DR. McILWRAITH: No. You know, there's been no comparative work done scientifically as far as the nature of the track. You know, at times, a sloppy racetrack at the end of the day, you could have some concerns, because they are running in the base; and then obviously the base is not made for them to be running on directly; like it was a very sloppy track. You know..the rest of the races have gone off well, but it's always a concern.

Q. It looked, watching the race, as a spectator, that George Washington was maybe having a little trouble negotiating the course early on. He seemed to be struggling, at least relative to the other horses. Is there any knowledge whatsoever about when during the course of the race this injury might have occurred?
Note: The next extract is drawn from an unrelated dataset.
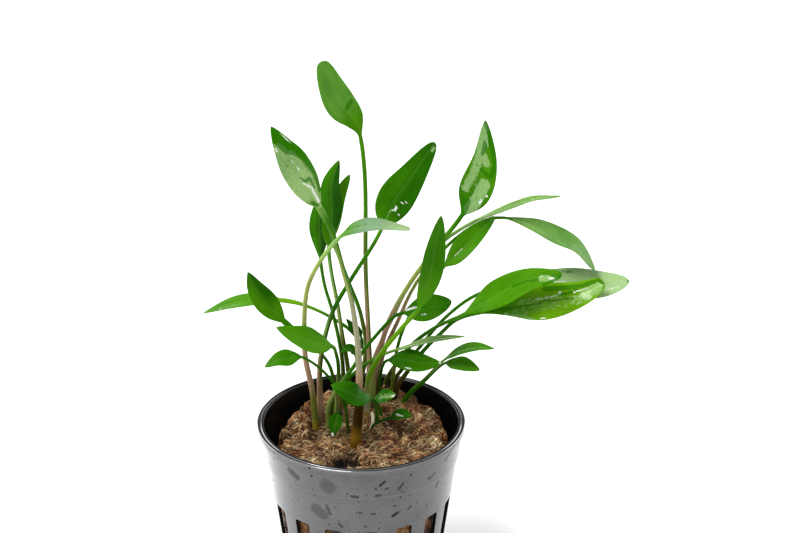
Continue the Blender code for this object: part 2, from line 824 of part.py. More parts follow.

DR. McILWRAITH: Well, typically these injuries occur in the last part of the race. They are more fatigued so they have got less support to the joint. And that's when the injuries normally occur. As you know, he's -- I think this is the first time he's raced on a dirt surface. And he could have had trouble with being less coordinated on that, as he's used to racing on grass; those are possibilities.

(continues)We generally consider these fractures to start as associated with earlier damage, so they can sustain a small degree of damage and then it can escalate into a fracture. So it is quite possible, especially when you have a horse that's relatively inexperienced at that surface and racing on a different surface.

We talk a lot now about investigating the cause of these fractures, minor incoordination or just not landing on the leg as exactly the same way as a horse that's completely used to that surface does.

ERIC WING: Were any of the three owners or trainer involved in the decision prior to euthanization, or is it an open-and-shut case, pardon the term.

DR. McILWRAITH: The decision was made very quickly. Aidan O'Brien was on the racetrack with the horse right after it happened and he requested euthanasia.

Q. I wish to point out, George Washington raced in the Classic at Churchill last year, but races on grass and switches to a track with a lot of water and slop, does it have any meaning, meaning is this a bad example?

DR. McILWRAITH: You mean a bad example to switch it to a sloppy track?

Q. Are you saying it's not a wise move that it should be or should not be done?

DR. McILWRAITH: No. I was being asked for sort of possibilities as to, if you can have contributing factors, and you can certainly have many contributing factors. But, no, I certainly did not imply that it's not a wise move.

ERIC WING: I don't mean to take you outside your field of expertise or your focus today, but as an onlooker and an observer, can you characterize in any way the emotions of Aiden O'Brien or the owners from where you stood?

DR. McILWRAITH: Well, we weren't there. (Dr. Bramlage) and I, we were across the racetrack. So we have no -- we weren't present for that. But I'm sure he's extremely upset about it.

ERIC WING: Doctor, as always, we appreciate your expertise and your speed in getting in here and updating us on the situation. Thank you very much.